Researchers have identified a biological basis for asthmatic children who do not respond well to corticosteroid treatment, currently the most effective treatment for chronic asthma and acute asthma attack. Conducted at Cincinnati Children's Hospital Medical Center, the study also identifies a genetic pathway that could open the possibility of new therapies for difficult-to-treat patients. The findings are reported online on April 21, 2015 in The Journal of Allergy and Clinical Immunology, published by the American Academy of Allergy Asthma and Immunology. The article is titled “Vanin-1 Expression and Methylation Discriminate Pediatric Asthma Corticosteroid Treatment Response.” The researchers performed genome-wide analysis of nasal epithelial cells collected from children experiencing acute asthma exacerbation.

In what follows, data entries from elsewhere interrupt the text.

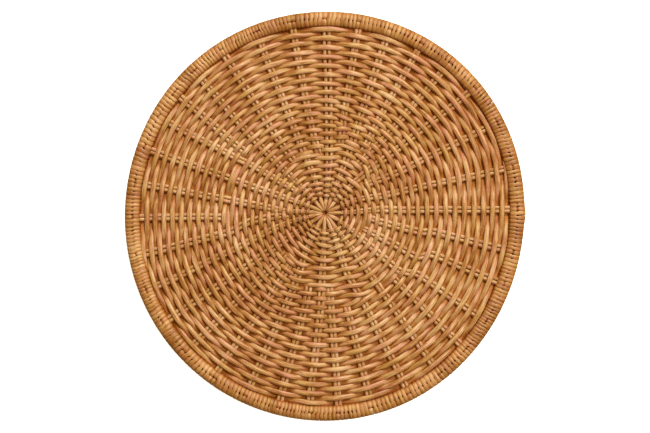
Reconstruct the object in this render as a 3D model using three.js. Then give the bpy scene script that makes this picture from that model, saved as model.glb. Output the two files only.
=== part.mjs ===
// Round rattan placemat: a woven disc of cane, held all round by a lashed rim.
//
// Millimetres, +Z up. The mat lies flat on z = 0 with the middle of its outline over the origin.
// The two pieces are turned about +Z as if the mat were a true circle, and then each is drawn out
// to the slightly oval, hand-made outline. They stay a small gap apart, and the disc is held by a
// tongue, the layer of its spokes, which runs into a groove in the rim. In the middle the spokes
// lie bare, as a star, so the disc is thinner there.

import * as THREE from 'three';

// ---- Driving dimensions ----

const meanRadius = 187.6; // outer edge of the rim, on average
const outlineLobes = [ // how far the outer edge swells from the mean, and where it swells most
  { count: 2, swell: 2.37, angleDeg: 80 },
  { count: 3, swell: 0.65, angleDeg: 36 },
  { count: 4, swell: 0.34, angleDeg: 34 },
];

const rimWidth = 14.7; // across the rim, from its outer edge to the weave
const rimHeight = 11.0; // from the table to the crest of the rim
const footWidth = 6.4; // the flat that the rim stands on
const rimCorners = 14; // corners of the rounded part of the rim's section

const weaveThickness = 8.2; // over the weavers that cross above and below one spoke
const starThickness = 4.2; // where the bare spokes meet
const starRadius = 13.5; // from the middle of the star to the first row of weaving
const starSlope = 1.5; // how far the first row's round side reaches in over the star
const starOffset = { x: 0.3, y: 1.7 }; // the star sits a little off the middle of the mat
const tongueThickness = 3.0; // one layer of spokes
const tongueLength = 6.0; // how far the spokes run on past the last row of weaving

const gap = 0.3; // between the two pieces
const sides = 96; // facets round the mat

// ---- Worked out from them ----

const midHeight = rimHeight / 2;
const rimInnerRadius = meanRadius - rimWidth;
const weaveRadius = rimInnerRadius - gap;

// The outer edge's distance from the middle, in the direction of an angle in radians.
function outlineRadius(angle) {
  const swells = outlineLobes.map(
    ({ count, swell, angleDeg }) => swell * Math.cos(count * (angle - THREE.MathUtils.degToRad(angleDeg))),
  );
  return meanRadius + swells.reduce((sum, swell) => sum + swell, 0);
}

// The rim's section as [radius, height], from the lower lip of the groove round the outside to
// the upper lip, and then back along the groove.
function rimSection() {
  const grooveHalf = tongueThickness / 2 + gap;
  const grooveRadius = weaveRadius + tongueLength + gap;
  const middle = meanRadius - rimWidth / 2;

  // The section is an oval whose bottom is cut off by the table, at the width of the foot.
  const halfWidth = rimWidth / 2;
  const footRise = Math.sqrt(1 - (footWidth / rimWidth) ** 2);
  const halfHeight = rimHeight / (1 + footRise);
  const centreHeight = rimHeight - halfHeight;
  const ovalPoint = (angle) => [
    middle + halfWidth * Math.cos(angle),
    centreHeight + halfHeight * Math.sin(angle),
  ];
  const lipAngle = (height) => Math.PI - Math.asin((height - centreHeight) / halfHeight);

  const footAngle = -Math.asin(footRise);
  const upperLip = lipAngle(midHeight + grooveHalf);
  const lowerLip = lipAngle(midHeight - grooveHalf) - 2 * Math.PI;
  const innerFoot = -Math.PI - footAngle;

  const arc = (from, to, steps) => Array.from(
    { length: steps + 1 },
    (_, i) => ovalPoint(from + ((to - from) * i) / steps),
  );
  return [
    ...arc(lowerLip, innerFoot, 3),
    ...arc(footAngle, upperLip, rimCorners),
    [grooveRadius, midHeight + grooveHalf],
    [grooveRadius, midHeight - grooveHalf],
  ];
}

// The woven disc's section, from the axis out along its underside and back over its top.
function weaveSection() {
  const tongueRadius = weaveRadius + tongueLength;
  const underside = [
    [0, starThickness],
    [starRadius, starThickness],
    [starRadius + starSlope, weaveThickness],
    [weaveRadius, weaveThickness],
    [weaveRadius, tongueThickness],
    [tongueRadius, tongueThickness],
  ];
  const top = [...underside].reverse();
  return [
    ...underside.map(([radius, thickness]) => [radius, midHeight - thickness / 2]),
    ...top.map(([radius, thickness]) => [radius, midHeight + thickness / 2]),
  ];
}

// Turns a section about +Z. A section that isn't on the axis closes on its own first point.
function turned(section) {
  const points = section.map(([radius, height]) => new THREE.Vector2(radius, height));
  if (section[0][0] > 0) points.push(points[0].clone());
  const geometry = new THREE.LatheGeometry(points, sides);
  geometry.rotateX(Math.PI / 2);
  return geometry;
}

// Draws a turned piece out to the outline: the edge moves by the outline's own swell, and what
// lies nearer the middle moves less with the swell and more with the star.
function drawnOut(geometry) {
  const position = geometry.attributes.position;
  for (let i = 0; i < position.count; i += 1) {
    const x = position.getX(i);
    const y = position.getY(i);
    const radius = Math.hypot(x, y);
    const swell = outlineRadius(Math.atan2(y, x)) - meanRadius;
    const share = Math.min(1, radius / weaveRadius);
    const stretch = radius > 0 ? (radius + swell * share) / radius : 1;
    position.setXY(
      i,
      x * stretch + starOffset.x * (1 - share),
      y * stretch + starOffset.y * (1 - share),
    );
  }
  geometry.computeVertexNormals();
  return geometry;
}

// ---- The two pieces ----

// The disc of cane: pairs of spokes, with weavers laid over and under them in a spiral.
function wovenDisc() {
  const cane = new THREE.MeshStandardMaterial({ color: 0xb47b47, roughness: 0.55, metalness: 0 });
  const disc = new THREE.Mesh(drawnOut(turned(weaveSection())), cane);
  disc.name = 'woven_disc';
  return disc;
}

// The rim: its lashing of cane, wound side by side round the ends of the spokes.
function lashedRim() {
  const lashing = new THREE.MeshStandardMaterial({ color: 0xb87d47, roughness: 0.5, metalness: 0 });
  const rim = new THREE.Mesh(drawnOut(turned(rimSection())), lashing);
  rim.name = 'lashed_rim';
  return rim;
}

// ---- The mat, with the middle of its outline over the origin ----

const placemat = new THREE.Group();
placemat.add(wovenDisc(), lashedRim());
const middle = new THREE.Box3().setFromObject(placemat).getCenter(new THREE.Vector3());
placemat.position.set(-middle.x, -middle.y, 0);

export default placemat;
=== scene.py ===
import math

import bpy
import numpy as np
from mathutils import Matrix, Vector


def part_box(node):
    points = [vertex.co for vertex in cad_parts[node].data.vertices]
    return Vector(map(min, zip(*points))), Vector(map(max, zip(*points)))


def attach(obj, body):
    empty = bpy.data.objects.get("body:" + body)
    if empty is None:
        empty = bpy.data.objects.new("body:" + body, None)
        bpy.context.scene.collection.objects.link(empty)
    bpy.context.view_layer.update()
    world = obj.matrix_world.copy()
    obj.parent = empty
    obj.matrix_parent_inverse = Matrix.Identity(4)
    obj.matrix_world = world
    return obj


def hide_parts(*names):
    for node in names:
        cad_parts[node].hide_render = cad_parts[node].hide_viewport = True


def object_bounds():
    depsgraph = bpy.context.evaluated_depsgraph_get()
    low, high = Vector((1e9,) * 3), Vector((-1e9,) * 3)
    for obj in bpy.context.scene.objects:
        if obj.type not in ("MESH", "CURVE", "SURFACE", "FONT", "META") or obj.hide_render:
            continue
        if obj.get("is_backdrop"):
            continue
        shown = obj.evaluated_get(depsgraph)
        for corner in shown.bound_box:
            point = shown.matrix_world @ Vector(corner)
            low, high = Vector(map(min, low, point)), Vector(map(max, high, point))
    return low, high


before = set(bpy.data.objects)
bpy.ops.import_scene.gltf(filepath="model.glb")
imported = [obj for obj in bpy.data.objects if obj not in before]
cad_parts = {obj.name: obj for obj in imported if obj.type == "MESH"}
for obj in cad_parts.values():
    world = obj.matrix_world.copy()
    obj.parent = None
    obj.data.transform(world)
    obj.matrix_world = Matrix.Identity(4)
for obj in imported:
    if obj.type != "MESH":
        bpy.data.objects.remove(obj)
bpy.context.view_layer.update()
discLow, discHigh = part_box("woven_disc")
rimLow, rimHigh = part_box("lashed_rim")
dice = np.random.default_rng(34)

mm = 0.001  # the plans below are in millimetres, the meshes in metres
fullTurn = 2 * math.pi
midHeight = (discLow.z + discHigh.z) / 2 / mm  # the layer the spokes lie in
rimMiddle = ((rimLow.x + rimHigh.x) / 2 / mm, (rimLow.y + rimHigh.y) / 2 / mm)
print("frame loaded, mid height", round(midHeight, 2), "mm")

# The mat is laid out as a true circle and then drawn out to its uneven, hand-made edge.
outline = {
    "meanRadius": 187.6,  # outer edge of the rim, on average
    "lobes": ((2, 2.37, 80), (3, 0.65, 36), (4, 0.34, 34)),  # how many, how high, and where in degrees
    "weaveRadius": 172.6,  # from here outwards the whole swell is given
    "star": (0.1, 2.3),  # how far the star sits off the middle
    "sides": 96,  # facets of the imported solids
}


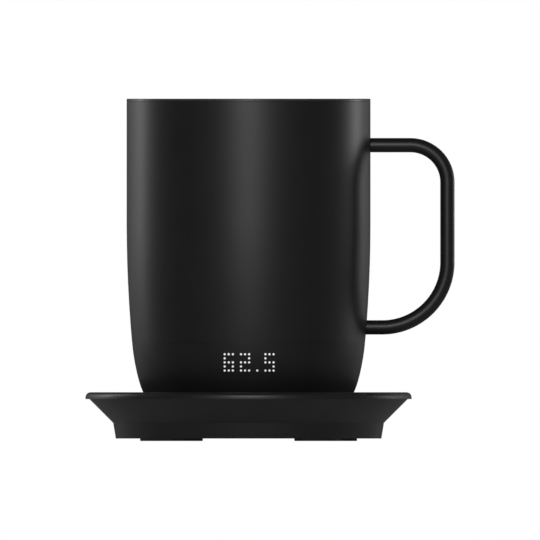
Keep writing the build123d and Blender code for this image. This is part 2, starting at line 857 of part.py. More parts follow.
# Felt disc between the heater and the battery, notched at the front for the wires
with BuildPart() as insulation_disc:
    with BuildSketch(ground.offset(insulation_top - insulation_disc_thickness)):
        Circle(insulation_disc_radius)
        with Locations((0, -notch_start_y - insulation_disc_radius / 2)):
            Rectangle(floor_notch_width, insulation_disc_radius, mode=Mode.SUBTRACT)
    extrude(amount=insulation_disc_thickness)
insulation_disc.part.label = "insulation_disc"
export_step(insulation_disc.part, "parts/insulation_disc.step")

# Fixing ring: lies on the shell's flange and takes the screws that hold the base on
with BuildPart() as fixing_ring:
    with BuildSketch(ground.offset(flange_top)):
        Circle(wall_at(flange_top, shell_wall) - ring_edge_gap)
        Circle(flange_inner_radius, mode=Mode.SUBTRACT)
    extrude(amount=ring_thickness)
    with BuildSketch(ground.offset(flange_top)):
        with Locations(*base_screw_points):
            Circle(ring_boss_radius)
    extrude(amount=ring_boss_height)
    with BuildSketch(ground.offset(flange_top)):
        with Locations(*base_screw_points):
            Circle(base_screw_radius + bond_gap)
    extrude(amount=ring_boss_height, mode=Mode.SUBTRACT)
fixing_ring.part.label = "fixing_ring"
export_step(fixing_ring.part, "parts/fixing_ring.step")

# Seam gasket in its groove, between the shell's flange and the base shell
gasket_bottom = shell_base_top - gasket_groove_depth
with BuildPart() as seam_gasket:
    with BuildSketch(ground.offset(gasket_bottom)):
        Circle(gasket_outer_radius)
        Circle(gasket_inner_radius, mode=Mode.SUBTRACT)
    extrude(amount=shell_bottom - gasket_bottom)
seam_gasket.part.label = "seam_gasket"
export_step(seam_gasket.part, "parts/seam_gasket.step")

# MUG: PLASTIC BASE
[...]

They compared genetic expression and medical responses in children who responded well to corticosteroids therapy to those who did not. "Genome-wide analysis allowed us to identify a gene, VNN-1, whose expression discriminated between good and poor responders to systemic corticosteroid treatment," said Gurjit Khurana Hershey, M.D., Ph.D., senior author and director of Asthma Research at Cincinnati Children's. "This may serve as a clinically useful biomarker to identify a subset of difficult-to-treat asthmatic children, and targeting the VNN-1 pathway may be useful as a therapeutic strategy." Asthma affects close to 26 million people in the United States, 7 million of them children. Although people suffering from asthma share similar clinical symptoms, it is triggered by multiple genetic and environmental factors.